Par ailleurs, les journalistes sont soumis à des règles déontologiques, comme la Charte de Munich de 1971, qui les enjoint à respecter la vérité, à vérifier leurs sources et à rectifier toute information qui se révélerait inexacte. Ces garde-fous sont essentiels pour maintenir un équilibre entre le droit à l’information et le respect des droits individuels.

Les conséquences d’une atteinte à la présomption d’innocence

Les atteintes à la présomption d’innocence peuvent avoir des conséquences graves pour les individus concernés. Au-delà des dommages psychologiques et sociaux, elles peuvent compromettre leurs chances d’obtenir un procès équitable. Les jurés ou même les juges professionnels peuvent être influencés, consciemment ou non, par le traitement médiatique d’une affaire.

Sur le plan juridique, les victimes d’atteintes à la présomption d’innocence peuvent engager des poursuites pour diffamation ou demander des dommages et intérêts. Toutefois, ces procédures sont souvent longues et coûteuses, et ne permettent pas toujours de réparer pleinement le préjudice subi.

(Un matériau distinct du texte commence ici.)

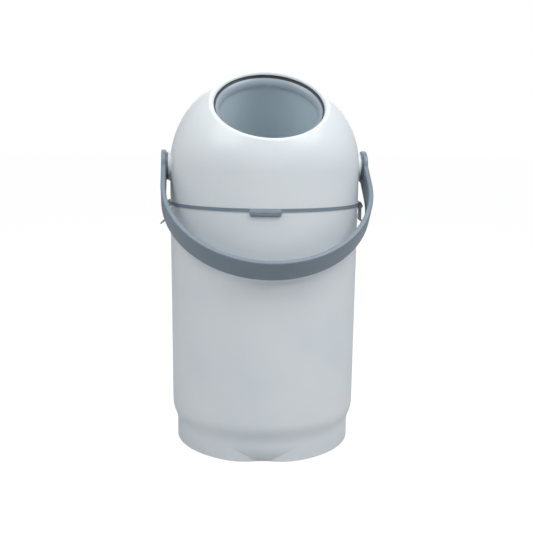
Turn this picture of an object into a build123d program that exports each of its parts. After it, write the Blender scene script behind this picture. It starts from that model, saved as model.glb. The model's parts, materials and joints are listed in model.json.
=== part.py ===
from build123d import *
import math
import os

# Diaper pail: a tall bin with a dome head. A ball drum with a sliding piston turns in the dome,
# and the big handle turns the drum. Millimetres, +Z up, origin on the pail's axis at the floor.
# The head's front is -Y. The bin stands a few degrees turned under it, as in the photograph.

# Walls and clearances
wall = 3.0
slip_gap = 0.4
seal_gap = 0.3
journal_gap = 0.05
seat_gap = 0.1

# Bin
rim_top = 368.0
rim_radius = 144.0
tuck_top = 60.0
tuck_top_radius = 142.4
tuck_bottom = 26.0
foot_radius = 135.2
bowl_radius = 126.5
foot_lift = 0.8
rest_rim_width = 5.0
floor_under = 8.0
dent_radius = 30.0
dent_depth = 9.2
dent_blend = 70.0
bin_turn = -4.5
floor_rib_count = 12
floor_rib_height = 5.0
floor_rib_width = 2.0
floor_boss_radius = 24.0

# Anti-slip ring under the bin
grip_radius = 109.0
grip_width = 7.0
grip_height = 4.5
grip_holder_wall = 2.0

# Grey clamp ring between bin and dome
ring_height = 4.6
ring_radius = 145.0
skirt_wall = 2.8
skirt_depth = 12.0
bag_gap = 0.6
spigot_height = 4.0
shelf_inner_radius = 131.0
tab_width = 43.2
tab_drop = 6.4
tab_reach = 3.2
tab_corner = 2.4

# Side clips
clip_turn = bin_turn
clip_pivot_out = 4.8
clip_pivot_drop = 2.0
clip_width = 16.0
clip_thickness = 3.2
clip_plate_in = 3.2
clip_plate_bottom = 345.0
clip_tip_out = 16.5
clip_tip_bottom = 336.5
knuckle_radius = 3.5
pin_radius = 1.5
pin_head_radius = 2.3
pin_head_height = 0.8
ear_thickness = 3.0
ear_gap = 0.3
ear_drop = 6.0
catch_out = 2.2
catch_height = 6.0
nose_height = 4.0

# Dome and the pivot of the drum
pivot_height = 425.0
dome_radius = 144.2
skirt_radius = 144.0
opening_tilt = 36.6
opening_cone = 37.5
lip_radius = 5.0
lip_end_angle = 80.0
dome_boss_radius = 22.5
dome_boss_face = 147.0
dome_boss_inside = 138.5
dome_boss_round = 1.5
screw_azimuths = (-130.0, -50.0, 20.0, 160.0)
screw_circle = 134.4
screw_boss_radius = 4.2
screw_boss_height = 12.4
screw_web = 5.0
screw_radius = 1.6
screw_head_radius = 3.0
screw_head_height = 2.2

# Drum
drum_radius = 132.5
drum_wall = 2.5
chamber_radius = 74.0
chamber_wall = 2.5
mouth_radius = 79.0
stop_radius = 71.5
stop_height = 96.0
drum_boss_radius = 20.0
drum_boss_inside = 112.0
joint_screw_across = 119.0
joint_screw_along = 22.0
joint_boss_radius = 5.5
joint_screw_radius = 1.9
joint_head_radius = 3.8
joint_head_height = 3.0
joint_screw_seat = 22.0
joint_screw_depth = 16.0

# Axle hubs
journal_radius = 12.0
bush_wall = 3.0
bush_flange_radius = 18.0
bush_flange = 1.5
hub_radius = 21.0
hub_gap = 0.4
key_size = 15.0
key_gap = 0.1
key_inner_end = 122.0
key_outer_length = 3.3
hub_screw_radius = 2.4
hub_screw_head_radius = 5.0
hub_screw_head_height = 2.4
hub_screw_inner_end = 114.0
cap_radius = 9.0
cap_height = 1.2

# Handle
handle_angle = 40.3
bail_radius = 157.0
arm_length = 56.5
arm_face = 149.6
band_thickness = 7.4
band_width = 36.0
arm_end_radius = 25.0
band_round = 2.4

# Piston
piston_radius = 73.4
piston_height = 60.0
cap_wall = 3.0
piston_seal_height = 8.0
piston_seal_width = 9.0
weight_radius = 46.0
weight_thickness = 12.0
clamp_tube_radius = 22.0
piston_screw_circle = 58.0
piston_boss_radius = 5.0
piston_screw_radius = 1.9
piston_screw_head_radius = 3.8
piston_screw_head_height = 2.6

# Lower partition under the drum
cradle_radius = 136.0
cradle_wall = 3.0
cradle_flange = 3.0
outlet_cone = 38.5
outlet_rim_cone = 43.5
cradle_start_cone = 60.0
seal_cone_in = 39.5
seal_cone_out = 42.5
seal_flange_cone = 36.7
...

Vers un meilleur équilibre entre liberté d’information et présomption d’innocence

Pour préserver la présomption d’innocence tout en garantissant le droit à l’information, plusieurs pistes peuvent être explorées. Une formation plus poussée des journalistes aux enjeux juridiques et éthiques de leur métier est essentielle. La mise en place de mécanismes de régulation plus efficaces, comme un « droit de réponse » accéléré pour les personnes mises en cause, pourrait également être envisagée.

L’éducation du public aux médias et à la justice est tout aussi importante. Comprendre le fonctionnement du système judiciaire et les principes qui le sous-tendent permettrait aux citoyens de mieux appréhender les informations relatives aux affaires en cours et de garder un recul critique.

Enfin, une réflexion sur l’adaptation du cadre légal à l’ère numérique est nécessaire. La rapidité de diffusion de l’information sur internet et les réseaux sociaux pose de nouveaux défis que le droit actuel peine parfois à relever.

La présomption d’innocence est un principe fondamental de notre démocratie, mis à l’épreuve par l’évolution des médias et des technologies de l’information. Trouver un équilibre entre ce principe et la liberté d’informer est un défi constant qui nécessite la vigilance et la collaboration de tous les acteurs : justice, médias et citoyens.